The Finnish Chemical Workers Union, Kemianliitto, signed a new national labour agreement on 8 June with chemical employers. The 30-month accord, coming 15 weeks before a current, two-year agreement is set to expire, covers 20,000 workers in Finland’s chemicals, plastics, oil, and petrochemical industries.

It provides for wage increases that are substantially higher than the country’s predicted 2% inflation rate will be.

On 12 June, Kemianliitto finished negotiations with rubber sector employers on a similar contract, covering 2,000 rubber workers. And, last night, 17 June, Finland’s Union of Salaried Employees’ Union, Toimihenkilöunioni, began bargaining with the same employers for a renewal contract to replace the one expiring on 30 September 2007, applying to 6,500 white-collar workers in the chemicals industries.
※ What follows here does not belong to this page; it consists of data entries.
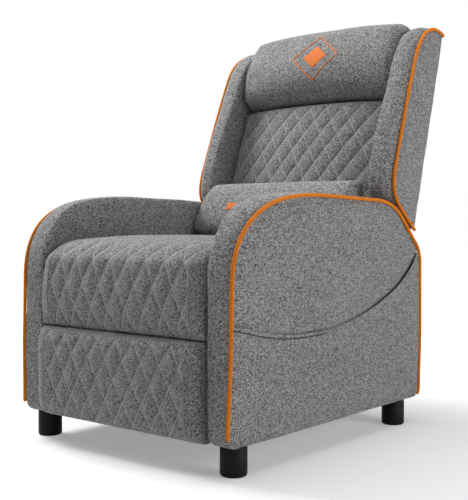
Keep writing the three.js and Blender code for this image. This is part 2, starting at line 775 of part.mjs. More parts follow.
addPair(back, 'wing', padded(wingEdge, wingRound, false, wingSoftness), fabric);
addPair(back, 'wing_piping', welt(wingEdge, false), orange);

// Rear cover, back cushion, headrest and lumbar pillow between the wings
const coverReach = innerX - seam;
const coverFoot = 60;
const cushionRear = strapFront - seam;

addPiece(back, 'back_cover', box(-coverReach, coverReach, frameRear + seam, frameRear + seam + coverThickness,
  coverFoot, backTop), fabric);

// The pillow stands where the crown of the seat falls away towards its rear
const pillowHeight = 167;
const pillowDepth = 110;
const pillowInset = 16;
const pillowHalf = cushionHalf - pillowInset;
const seatFall = 14.5;
const pillowLean = 160;
const pillowFoot = (seatCrown - seatFall - pivotHeight - pillowLean * Math.sin(backLean)) / Math.cos(backLean);
const cushionLift = 39;
const cushionFoot = pillowFoot + cushionLift;

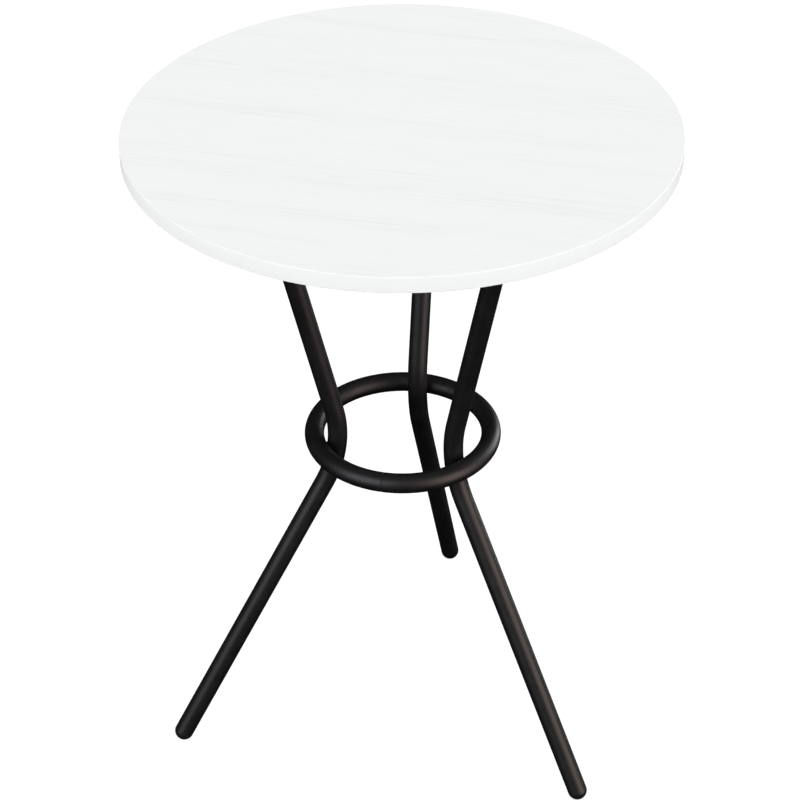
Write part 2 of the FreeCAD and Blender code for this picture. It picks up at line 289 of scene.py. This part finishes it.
finished(
    tree,
    {
        "Base Color": print_colour,
        "Roughness": 0.6,
        "IOR": 1.5,
        "Specular IOR Level": 0.08,
    },
    fibres,
    relief=0.05 * MM,
)

laminate_underside = TABLE_HEIGHT - LAMINATE_THICKNESS
disc_radii = np.linspace(0, BOARD_RADIUS, DISC_STEPS + 1)
disc_profile = [(radius, laminate_underside) for radius in disc_radii]
disc_profile += [(radius, TABLE_HEIGHT) for radius in disc_radii[::-1]]
fit(
    "top_laminate_sheet",
    closed_skin("top_laminate_sheet", revolved(disc_profile, TOP_COLUMNS)),
    laminate,
    "top_laminate",
)
dress("underside_laminate", laminate)

# Edge band: a strip of white plastic, extruded, glued round the board with its ends butted at
# the rear, then trimmed with a cutter that rounds its two outer corners.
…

Both Kemanianlitto and Toimihenkilöunioni are ICEM affiliates.

The pact for the 20,000 blue-collar workers includes an immediate bonus this month of between €250 and €305. On 1 October 2007, a pay increase of 3.4% was won, and another 2.5% is due in September 2008. Industry workers will receive a third percentage increase of 2.5% in May 2009, with the contract expiring on 31 January 2010. Additionally, the package includes performance-related increases for 2008 and 2009 that will be negotiated at plant-level, and which should result in a 0.4% bonus each year.

The 8 June accord was the first in this round of bargaining under Finland’s incomes policy agreement. The strength of the wage package makes it clear that workers were not harmed by certain industrial employer associations, which chose to forego income policy bargaining at the national confederation level, i.e. centralised bargaining across all Finnish work sectors, and instead, sought national bargaining on a sector-by-sector basis.